Data entries:

□ □ □

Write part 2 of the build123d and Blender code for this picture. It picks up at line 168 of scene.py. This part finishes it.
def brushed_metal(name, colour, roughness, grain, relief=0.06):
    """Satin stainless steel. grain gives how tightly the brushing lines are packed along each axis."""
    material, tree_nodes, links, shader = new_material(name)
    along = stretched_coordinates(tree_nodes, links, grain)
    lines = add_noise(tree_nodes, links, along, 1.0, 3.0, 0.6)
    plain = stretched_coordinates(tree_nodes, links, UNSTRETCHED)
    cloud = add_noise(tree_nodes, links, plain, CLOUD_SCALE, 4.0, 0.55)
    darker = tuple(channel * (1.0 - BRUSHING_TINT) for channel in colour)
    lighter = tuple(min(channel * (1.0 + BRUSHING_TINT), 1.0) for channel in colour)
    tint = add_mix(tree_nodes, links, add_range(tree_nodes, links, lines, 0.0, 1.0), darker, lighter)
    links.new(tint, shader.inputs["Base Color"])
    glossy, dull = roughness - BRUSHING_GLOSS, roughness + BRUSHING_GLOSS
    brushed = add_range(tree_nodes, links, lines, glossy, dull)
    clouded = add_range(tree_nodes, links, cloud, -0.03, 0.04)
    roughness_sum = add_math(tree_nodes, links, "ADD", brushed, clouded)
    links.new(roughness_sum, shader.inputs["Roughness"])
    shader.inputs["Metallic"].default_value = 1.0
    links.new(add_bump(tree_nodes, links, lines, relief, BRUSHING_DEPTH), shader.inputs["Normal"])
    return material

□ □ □

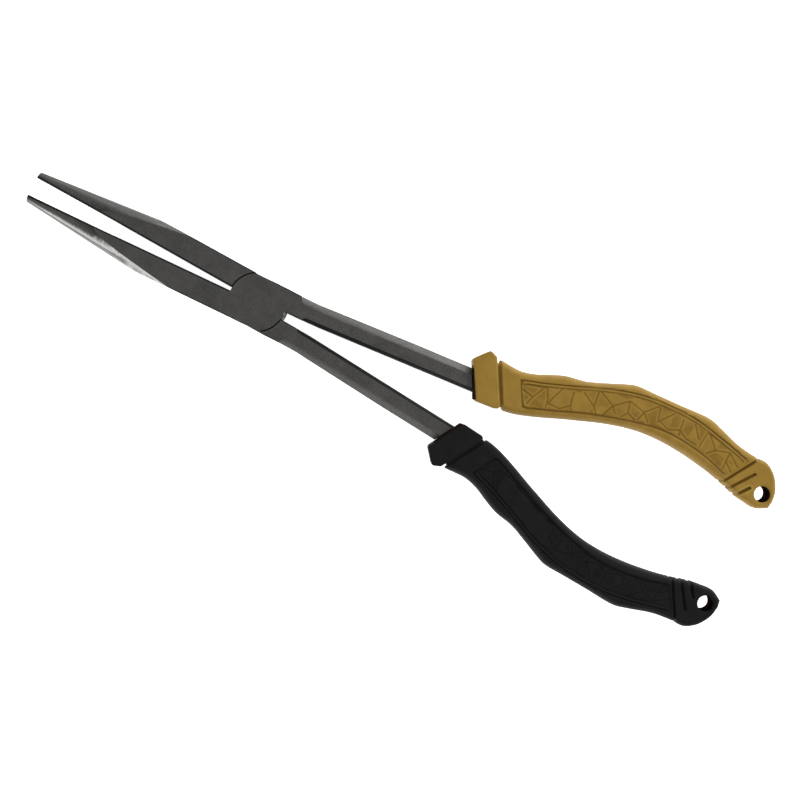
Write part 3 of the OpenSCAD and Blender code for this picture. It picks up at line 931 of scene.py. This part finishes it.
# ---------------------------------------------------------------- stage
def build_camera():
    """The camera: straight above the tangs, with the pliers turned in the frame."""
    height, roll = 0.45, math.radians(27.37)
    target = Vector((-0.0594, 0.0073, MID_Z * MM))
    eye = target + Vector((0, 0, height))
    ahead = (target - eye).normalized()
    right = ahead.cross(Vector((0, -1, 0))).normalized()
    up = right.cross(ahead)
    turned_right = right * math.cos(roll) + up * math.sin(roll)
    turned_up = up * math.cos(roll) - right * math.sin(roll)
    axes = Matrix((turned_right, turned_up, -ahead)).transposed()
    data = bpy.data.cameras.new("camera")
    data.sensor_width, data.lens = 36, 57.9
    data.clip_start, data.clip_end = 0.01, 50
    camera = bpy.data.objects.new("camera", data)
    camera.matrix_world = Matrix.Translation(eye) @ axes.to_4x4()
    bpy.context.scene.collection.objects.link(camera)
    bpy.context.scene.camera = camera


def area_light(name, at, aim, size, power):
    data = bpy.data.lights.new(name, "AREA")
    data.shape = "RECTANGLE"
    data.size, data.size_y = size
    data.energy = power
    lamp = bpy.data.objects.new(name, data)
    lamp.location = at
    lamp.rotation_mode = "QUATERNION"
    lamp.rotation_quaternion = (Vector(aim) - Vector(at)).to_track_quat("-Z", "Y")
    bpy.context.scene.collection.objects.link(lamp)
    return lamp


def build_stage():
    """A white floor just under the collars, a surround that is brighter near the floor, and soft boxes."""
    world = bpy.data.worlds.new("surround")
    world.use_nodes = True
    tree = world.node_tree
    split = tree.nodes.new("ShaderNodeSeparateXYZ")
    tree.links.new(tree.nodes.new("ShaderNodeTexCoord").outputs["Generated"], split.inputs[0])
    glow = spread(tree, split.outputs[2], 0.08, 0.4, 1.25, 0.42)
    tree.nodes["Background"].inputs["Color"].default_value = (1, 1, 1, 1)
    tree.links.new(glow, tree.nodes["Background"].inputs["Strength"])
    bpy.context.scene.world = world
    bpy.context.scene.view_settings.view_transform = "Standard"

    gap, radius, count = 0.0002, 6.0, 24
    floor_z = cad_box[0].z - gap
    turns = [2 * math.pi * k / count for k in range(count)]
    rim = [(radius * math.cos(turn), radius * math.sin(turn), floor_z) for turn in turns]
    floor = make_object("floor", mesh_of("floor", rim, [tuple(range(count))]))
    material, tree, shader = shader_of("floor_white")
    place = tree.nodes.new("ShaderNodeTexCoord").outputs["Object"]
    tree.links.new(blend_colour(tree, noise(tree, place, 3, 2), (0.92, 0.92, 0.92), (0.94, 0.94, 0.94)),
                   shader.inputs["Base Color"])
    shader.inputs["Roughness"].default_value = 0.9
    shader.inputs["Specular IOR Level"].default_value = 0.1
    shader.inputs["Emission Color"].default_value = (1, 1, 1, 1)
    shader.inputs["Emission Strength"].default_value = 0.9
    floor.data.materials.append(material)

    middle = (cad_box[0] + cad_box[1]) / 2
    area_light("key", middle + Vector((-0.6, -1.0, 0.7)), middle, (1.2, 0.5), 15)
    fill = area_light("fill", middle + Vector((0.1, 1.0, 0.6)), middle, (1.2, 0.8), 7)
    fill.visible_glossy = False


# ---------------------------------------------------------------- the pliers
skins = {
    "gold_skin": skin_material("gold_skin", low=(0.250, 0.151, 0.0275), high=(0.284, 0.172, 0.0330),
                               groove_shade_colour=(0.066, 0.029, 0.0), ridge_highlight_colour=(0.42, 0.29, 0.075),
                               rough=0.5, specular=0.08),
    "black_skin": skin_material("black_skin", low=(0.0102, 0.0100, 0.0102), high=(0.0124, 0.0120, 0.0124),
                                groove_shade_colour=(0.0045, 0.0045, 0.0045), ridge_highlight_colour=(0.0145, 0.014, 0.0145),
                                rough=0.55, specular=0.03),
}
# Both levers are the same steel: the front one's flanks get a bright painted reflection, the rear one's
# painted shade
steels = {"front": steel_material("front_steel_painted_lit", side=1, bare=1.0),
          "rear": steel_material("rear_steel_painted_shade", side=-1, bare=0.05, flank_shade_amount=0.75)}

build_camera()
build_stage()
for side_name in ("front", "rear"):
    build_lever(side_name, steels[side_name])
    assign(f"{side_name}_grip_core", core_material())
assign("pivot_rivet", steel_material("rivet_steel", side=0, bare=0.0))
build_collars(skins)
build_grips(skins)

□ □ □

Transcribe precisely the lines between the one that contains "Write part 2" and the one that contains "return material", counting those two lines as part of the range.

Write part 2 of the build123d and Blender code for this picture. It picks up at line 168 of scene.py. This part finishes it.
def brushed_metal(name, colour, roughness, grain, relief=0.06):
    """Satin stainless steel. grain gives how tightly the brushing lines are packed along each axis."""
    material, tree_nodes, links, shader = new_material(name)
    along = stretched_coordinates(tree_nodes, links, grain)
    lines = add_noise(tree_nodes, links, along, 1.0, 3.0, 0.6)
    plain = stretched_coordinates(tree_nodes, links, UNSTRETCHED)
    cloud = add_noise(tree_nodes, links, plain, CLOUD_SCALE, 4.0, 0.55)
    darker = tuple(channel * (1.0 - BRUSHING_TINT) for channel in colour)
    lighter = tuple(min(channel * (1.0 + BRUSHING_TINT), 1.0) for channel in colour)
    tint = add_mix(tree_nodes, links, add_range(tree_nodes, links, lines, 0.0, 1.0), darker, lighter)
    links.new(tint, shader.inputs["Base Color"])
    glossy, dull = roughness - BRUSHING_GLOSS, roughness + BRUSHING_GLOSS
    brushed = add_range(tree_nodes, links, lines, glossy, dull)
    clouded = add_range(tree_nodes, links, cloud, -0.03, 0.04)
    roughness_sum = add_math(tree_nodes, links, "ADD", brushed, clouded)
    links.new(roughness_sum, shader.inputs["Roughness"])
    shader.inputs["Metallic"].default_value = 1.0
    links.new(add_bump(tree_nodes, links, lines, relief, BRUSHING_DEPTH), shader.inputs["Normal"])
    return material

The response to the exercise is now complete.